28 October 2016

ARE DOG'S REINCARNATED PEOPLE? LESSONS OF LOYALTY

This may seem like an odd topic for ANCESTRY WORSHIP GENEALOGY, but as my more frequent readers know, I combine professional level genealogy research with a vivid interest in the human family and human beingness - DNA, early migrations of our ancestors, ethnicity, historical and cultural studies, some archeology, and the spiritual aspects of life, including theories about genetic memory (sometimes called cell memory), and reincarnation.  I ask, could it be that a person, when discovering an ancestor, is actually discovering themselves - in a past life?

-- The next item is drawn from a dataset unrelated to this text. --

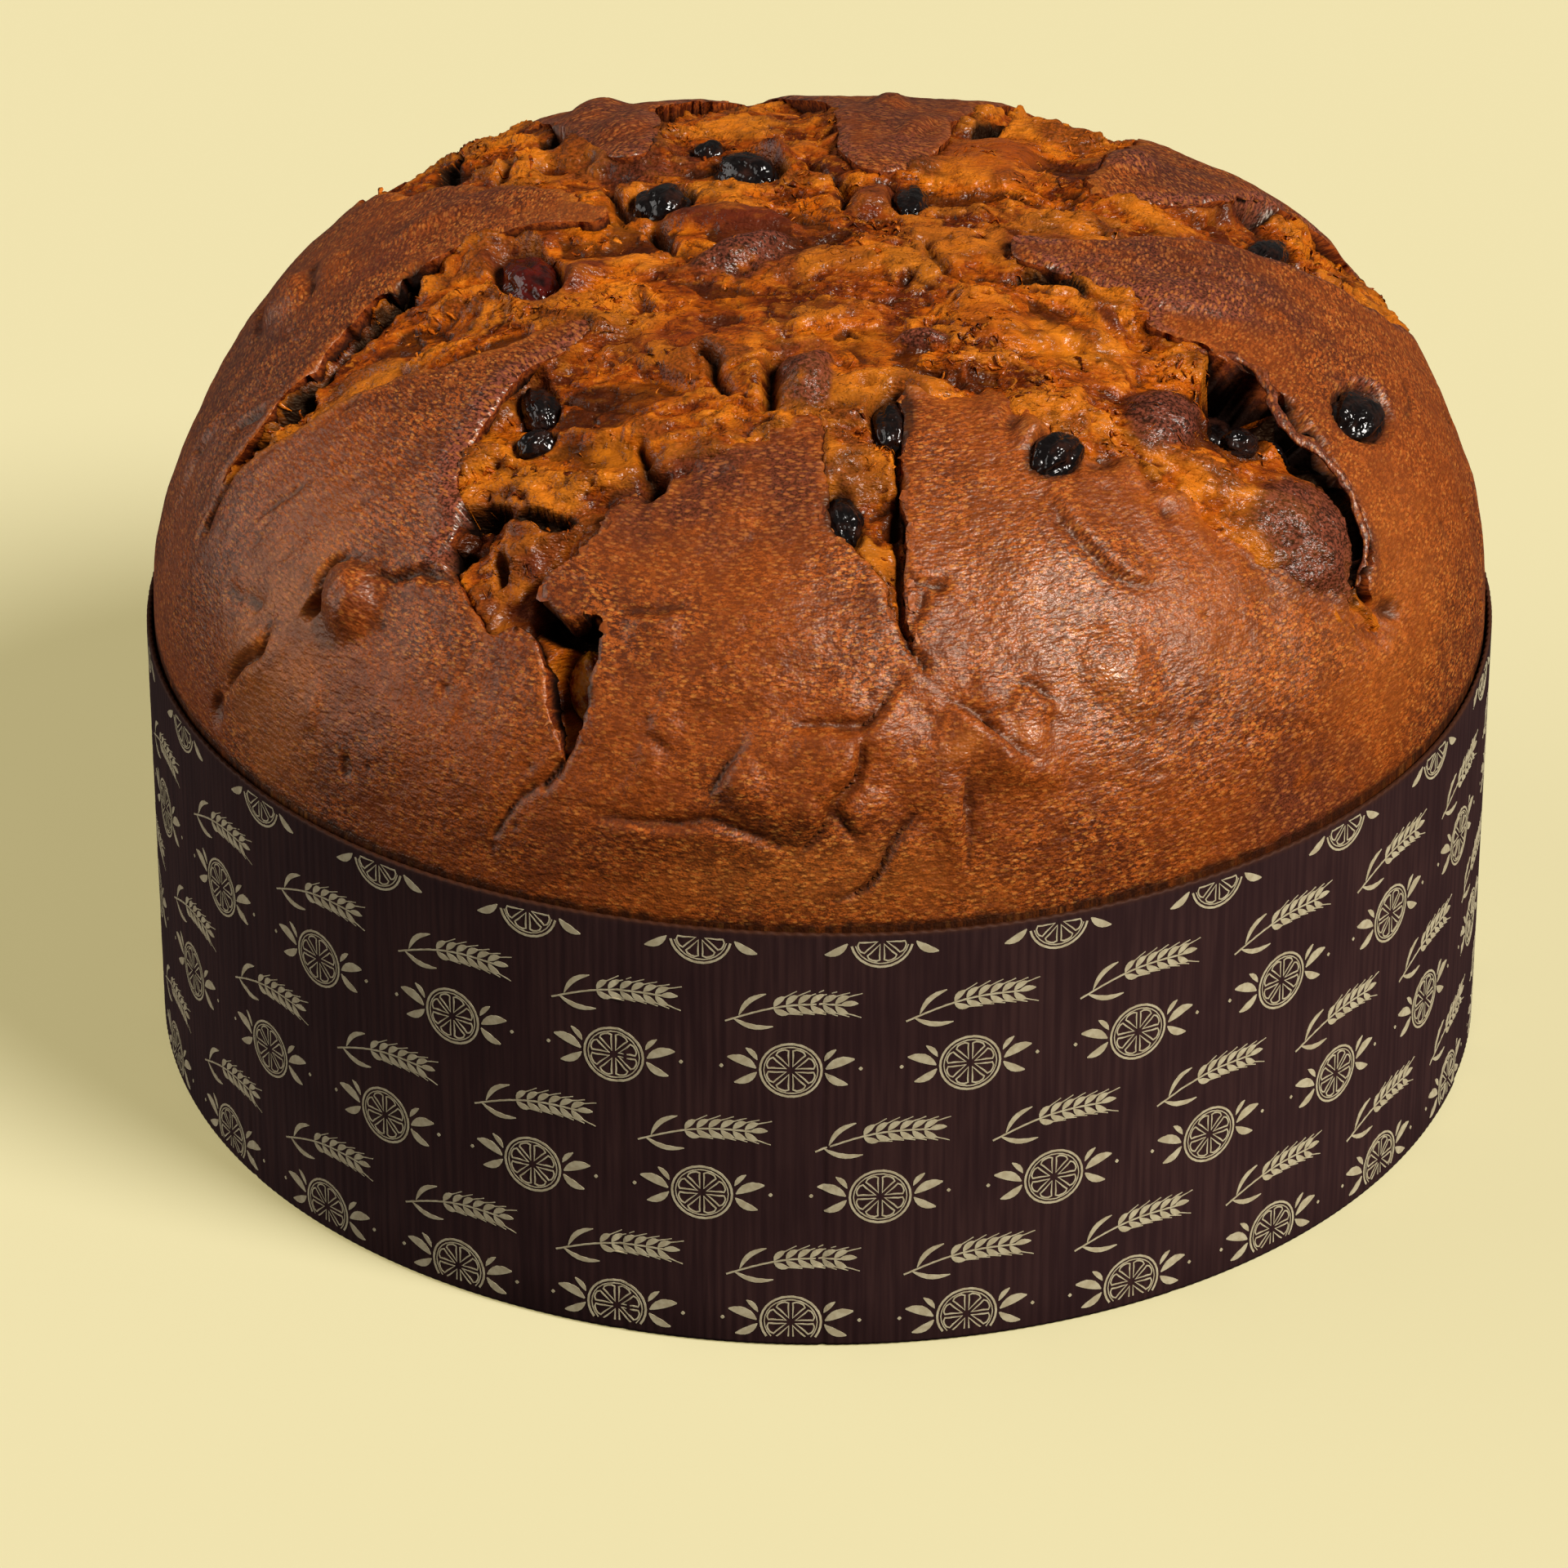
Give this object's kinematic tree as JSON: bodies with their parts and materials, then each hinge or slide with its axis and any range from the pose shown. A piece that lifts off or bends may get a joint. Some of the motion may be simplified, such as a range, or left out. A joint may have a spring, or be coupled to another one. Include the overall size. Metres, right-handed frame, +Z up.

This week I encountered two individuals while out walking my dog who had interesting things to say about dogs and reincarnation.  (The term transmutation is correct when saying that a person has incarnated from an animal to human life (usually seen as progress), or when a person next incarnated into an animal (usually seen as a demotion) but the term reincarnation is used more to describe any repeats of life on earth.)  Much of the world has long believed in reincarnation, and some Christians do, though usually, in Catholicism and most versions of main stream Christianity, we learn that this one life is it.  We have one chance to prove ourselves worthy of eternal heaven as an afterlife.  Or, we wait after death for a resurrection by God.


I was walking my dog in the park when I saw a man up ahead wearing the rolled white head dress of a Siik.   I  couldn't help but stop and talk to him.  He was pushing a fancy cart that contained not only his bright-eyed Chihuahua, who sure did seem to be enjoying being up front for the ride, and his beautiful toddler, who clearly loved her dog.  He told me that a friend of his was told by their guru that his dog was, in the last life, his partner, but that she had been reincarnated into this dog to learn the lesson of loyalty!


Certainly some pet dogs seem to be all about that, especially the ones that make the news for walking a thousand miles and somehow finding the family that left them behind when they moved,  or the ones who sit on a person's grave and don't want to give up on them even though it's been a while.


Then, my dog and I stopped at a corner store where a few of the employees are from India, and I tied her up on the door since I didn't want to take her inside against their rules.  One of the clerks and I got to talking about dogs and I told him mine was such a person.  He said he was a Buddhist, and incarnation into a dog was definitely a punishment.


My dog, I tell everyone, is most certainly feminine, not only because that her sex, but also her gender.  I give, as examples, her love of baths, her love of being dressed in clothes, wanting to smell and look pretty, as well as the way she has taken to pretending to be not interested at all when males approach her.  She has developed very specific taste, preferring males who are well past puppyhood, who are about her size, and who are usually poodles or part poodles!  One of these males lives across the way and high up on a balcony and I've seen them lock eyes - like Romeo and Juliet. However, I've seen her and a large young male fall in love with each other at first sight - not wanting to pass each other but stay put.  I've seen more than one male pup, at the sight of her, take in a deep breath and stare.  (In a month or two, when they've been there, done that, they get over it.) 


Many people who have rescued dogs from shelters have stories about the DOG PICKING THEM. I do think my dog picked me, though I don't have any strong feelings about her having been in my past life or lives.  I do hope, however, that I will be someday reunited with her in heaven, that she will be waiting for me when I get there, hopefully, and, full confession here, sometimes I do call her "daughter!"


Because many people who have pets these days see them as, perhaps not human, but as sentient beings, the relationship has changed for those people and those dogs.  There are still wild dogs, dogs who help people herd or hunt, dogs who people eat, dogs who people steal and sell for medical experiments, dogs who are terribly abused, dogs who stay outside their entire lives and never have a comfortable bed, and then there are dogs like mine, who is right now, all curled up in a swirl of old blankets.  I can only hope her previous owners were good to her!  She is not spoiled.  She is a survivor.